### Written request
Return exactly the lines that run from the beginning through the line containing "const narrowestPetal = 4.4;", both included, and no others.

Modeling code records:
## BEGIN
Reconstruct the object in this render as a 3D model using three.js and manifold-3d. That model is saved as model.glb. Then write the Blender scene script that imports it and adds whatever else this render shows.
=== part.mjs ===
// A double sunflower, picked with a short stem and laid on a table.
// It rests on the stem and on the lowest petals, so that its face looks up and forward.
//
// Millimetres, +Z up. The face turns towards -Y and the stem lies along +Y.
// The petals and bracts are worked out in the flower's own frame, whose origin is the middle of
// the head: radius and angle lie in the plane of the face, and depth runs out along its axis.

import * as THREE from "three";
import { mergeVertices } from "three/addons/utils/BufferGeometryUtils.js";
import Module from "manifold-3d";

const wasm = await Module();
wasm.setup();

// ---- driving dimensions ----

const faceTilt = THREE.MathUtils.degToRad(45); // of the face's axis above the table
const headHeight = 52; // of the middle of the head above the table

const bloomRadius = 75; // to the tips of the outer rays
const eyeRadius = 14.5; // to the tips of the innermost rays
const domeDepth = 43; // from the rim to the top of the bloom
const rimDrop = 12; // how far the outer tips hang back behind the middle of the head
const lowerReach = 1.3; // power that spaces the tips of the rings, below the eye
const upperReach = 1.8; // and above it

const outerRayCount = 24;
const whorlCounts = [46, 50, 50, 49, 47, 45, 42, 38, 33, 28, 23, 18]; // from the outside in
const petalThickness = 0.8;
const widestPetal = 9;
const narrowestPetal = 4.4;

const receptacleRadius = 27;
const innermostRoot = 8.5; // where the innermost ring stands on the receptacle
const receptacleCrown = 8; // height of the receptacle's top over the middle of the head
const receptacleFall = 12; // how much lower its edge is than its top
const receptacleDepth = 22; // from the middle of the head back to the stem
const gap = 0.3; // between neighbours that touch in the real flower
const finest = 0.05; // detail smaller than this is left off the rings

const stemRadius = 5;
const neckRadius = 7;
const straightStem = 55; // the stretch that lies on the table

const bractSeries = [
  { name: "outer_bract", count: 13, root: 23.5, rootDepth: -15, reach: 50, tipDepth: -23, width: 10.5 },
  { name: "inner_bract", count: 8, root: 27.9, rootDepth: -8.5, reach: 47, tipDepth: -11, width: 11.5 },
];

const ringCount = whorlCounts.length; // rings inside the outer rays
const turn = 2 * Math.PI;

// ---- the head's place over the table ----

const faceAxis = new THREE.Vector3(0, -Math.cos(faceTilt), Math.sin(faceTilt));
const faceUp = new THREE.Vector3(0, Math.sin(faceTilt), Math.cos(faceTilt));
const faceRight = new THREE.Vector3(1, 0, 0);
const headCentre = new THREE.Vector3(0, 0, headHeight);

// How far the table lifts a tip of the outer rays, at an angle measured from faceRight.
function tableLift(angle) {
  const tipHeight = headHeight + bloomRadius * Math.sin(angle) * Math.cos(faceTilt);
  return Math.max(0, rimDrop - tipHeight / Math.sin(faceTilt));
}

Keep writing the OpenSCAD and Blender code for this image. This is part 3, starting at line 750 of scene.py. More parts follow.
## END
### Solution to this exercise
Reconstruct the object in this render as a 3D model using three.js and manifold-3d. That model is saved as model.glb. Then write the Blender scene script that imports it and adds whatever else this render shows.
=== part.mjs ===
// A double sunflower, picked with a short stem and laid on a table.
// It rests on the stem and on the lowest petals, so that its face looks up and forward.
//
// Millimetres, +Z up. The face turns towards -Y and the stem lies along +Y.
// The petals and bracts are worked out in the flower's own frame, whose origin is the middle of
// the head: radius and angle lie in the plane of the face, and depth runs out along its axis.

import * as THREE from "three";
import { mergeVertices } from "three/addons/utils/BufferGeometryUtils.js";
import Module from "manifold-3d";

const wasm = await Module();
wasm.setup();

// ---- driving dimensions ----

const faceTilt = THREE.MathUtils.degToRad(45); // of the face's axis above the table
const headHeight = 52; // of the middle of the head above the table

const bloomRadius = 75; // to the tips of the outer rays
const eyeRadius = 14.5; // to the tips of the innermost rays
const domeDepth = 43; // from the rim to the top of the bloom
const rimDrop = 12; // how far the outer tips hang back behind the middle of the head
const lowerReach = 1.3; // power that spaces the tips of the rings, below the eye
const upperReach = 1.8; // and above it

const outerRayCount = 24;
const whorlCounts = [46, 50, 50, 49, 47, 45, 42, 38, 33, 28, 23, 18]; // from the outside in
const petalThickness = 0.8;
const widestPetal = 9;
const narrowestPetal = 4.4;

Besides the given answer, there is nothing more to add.